Salut les Cubains (Agnès Varda, 1963)

‘Salut Les Cubains’: Photographing the Revolution

By 11 May, 2022

Salut Les Cubains captures post-revolution Cuba through Agnès Varda’s curious and optimistic lens. Made up of 1800 photographs taken on a trip to Cuba in 1963, this film-photo-essay shows a moment four years after the revolution in which the filmmaker searched for the cultural feeling at the time. What’s captured is a series of joyful salutes to the people and places she came across, with music and rhythm bringing these photographs to life. 

The Cuban Cinema Institute invited Varda to document her travels four years after Castro took power, spurring the making of these photographs into a documentary.

Agnès Varda began her filmmaking career in photography, studying the medium before moving into cinema and becoming a pioneer of the French New Wave movement. Her relationship to the camera is personal and always playful, this trademark position as a curious observer is demonstrated brilliantly in the film. Through filming the hundreds of photographs shot from above on 35mm film, the camera moves in a mixture of ways: in sequence to create a stop-start motion, or at random to the beats of music. The elements of the film are simple: photographs, voiceover narration and music, yet she complicates them, creating something experimental. The 30 minutes fly by, the form gives an interesting twist to documentary style through artistic expression. This style of merging of photography and documentary came at an interesting moment in time, in which the cultural prominence of photography as a medium was just beginning to form. Critical thinking around photography emerged with writers such as Roland Barthes and John Berger in the 1970s, and between now and then photography has changed rapidly as both an art form and a daily part of life. Between developments of the camera itself, visual culture, access to good quality cameras on mobile phones and sharing through social media, photography has now become part of our personal expression. Speaking about this topic for the BFI’s brilliant film Agnès Varda: Filmmaker, Photographer, Instagrammer Varda describes everyone as becoming a filmmaker during this rapidly changing modern time. She says ‘It has become so confusing, and beautifully confusing. Art is everywhere. The borders have been erased.’ As Salut les Cubains is now streamable from MUBI, it is accessible to an audience that has instant access to photography as an act of personal expression, so ingrained in our day-to-day lives. 

Varda’s fascination with Cuba and the revolution is shown through a positive outlook. The film has unsurprisingly faced some contemporary critique, specifically for its unnuanced and rose-tinted account of the revolution. Importantly, it shows just one perspective of a hugely complex moment in modern history. The documentary requires hindsight, to consider the time between when the film was made and how the revolution has changed Cuba up until now.  

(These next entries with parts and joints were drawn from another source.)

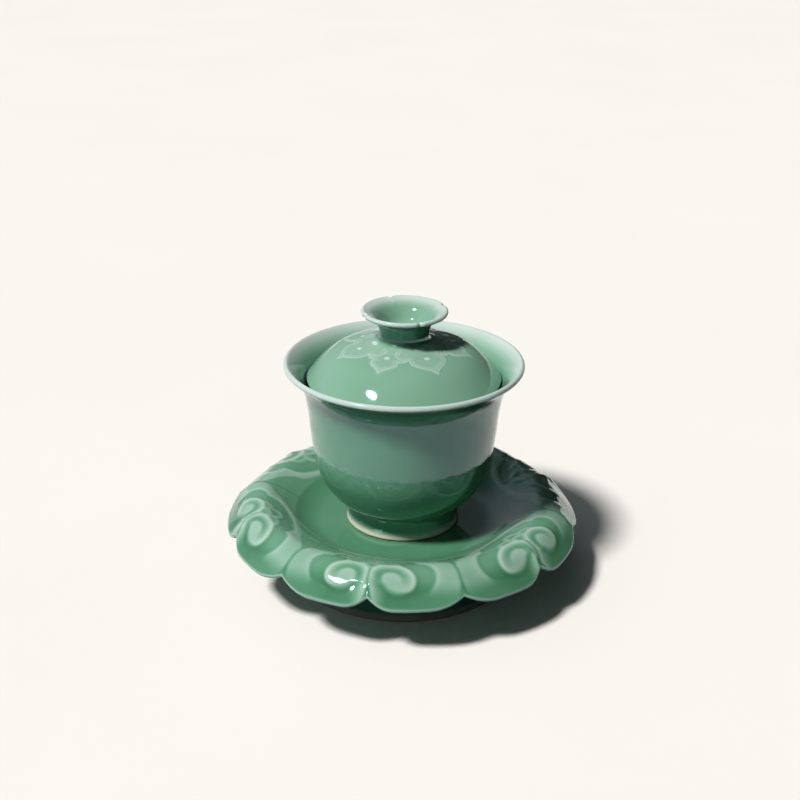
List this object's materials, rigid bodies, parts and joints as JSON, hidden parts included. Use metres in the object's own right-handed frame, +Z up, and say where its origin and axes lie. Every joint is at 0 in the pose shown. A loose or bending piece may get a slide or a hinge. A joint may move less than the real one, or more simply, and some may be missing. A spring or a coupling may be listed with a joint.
{
  "type": "gaiwan",
  "caption": "Lidded tea bowl with a flared lip and a domed, cup-knobbed lid, standing on a footed saucer with a carved cloud-lobed brim; bowl and lid lift off.",
  "frame": {"origin": "centre of the saucer's foot ring, on the surface that it stands on", "axes": "+Z up along the axis that saucer, bowl and lid share; the notch that parts the pair of lobes nearest to -Y lies 10.6 degrees from -Y towards -X"},
  "size_m": [0.1394, 0.1394, 0.1092],
  "materials": {
    "saucer_glaze": "gloss",
    "bowl_glaze": "gloss",
    "lid_glaze": "gloss"
  },
  "bodies": {
    "saucer": {"saucer": "saucer_glaze"},
    "bowl": {"bowl": "bowl_glaze"},
    "lid": {"lid": "lid_glaze"}
  },
  "joints": [
    {"name": "bowl_lift", "type": "slide", "parent": "saucer", "child": "bowl", "axis": [0, 0, 1], "range_m": [0, 0.05]},
    {"name": "lid_lift", "type": "slide", "parent": "bowl", "child": "lid", "axis": [0, 0, 1], "range_m": [0, 0.05]}
  ]
}
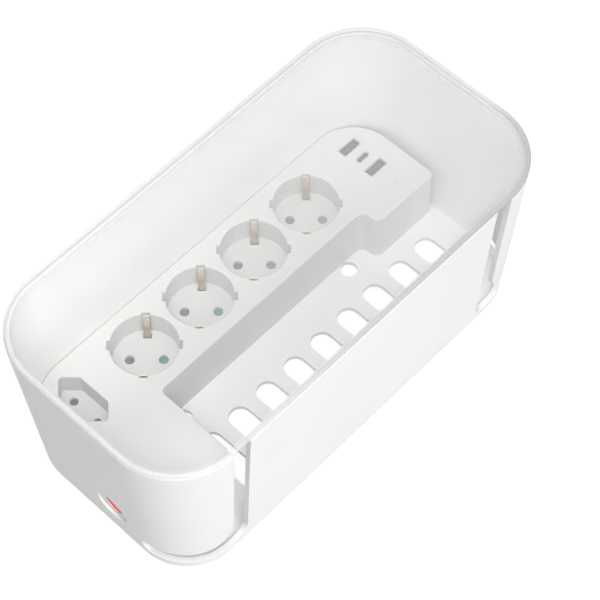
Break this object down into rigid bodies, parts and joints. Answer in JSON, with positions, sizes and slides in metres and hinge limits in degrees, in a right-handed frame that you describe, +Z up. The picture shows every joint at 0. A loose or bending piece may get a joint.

Varda was interested in capturing the revolutionary feeling, and her fascination with this social movement is shown through the people she photographed. Music is at the centre of this. ‘Guantanamera’ gently scores the film, we see Cuban icons such as Benny Moré photographed dancing along to his music. In the streets, bars and woods we see people come to life dancing to uplifting music. It is clear she was utterly enchanted by this, and her salutes to the people of Cuba are celebratory. In an interview she explained how there was a feeling of enthusiasm, what she witnessed at the time was a country so proud to be declaring freedom. She said ‘I like people, they represent what I wanted to understand from that country’. Varda wonderfully captured people and music at the center of a moment of liberation, giving us her snapshot of the time.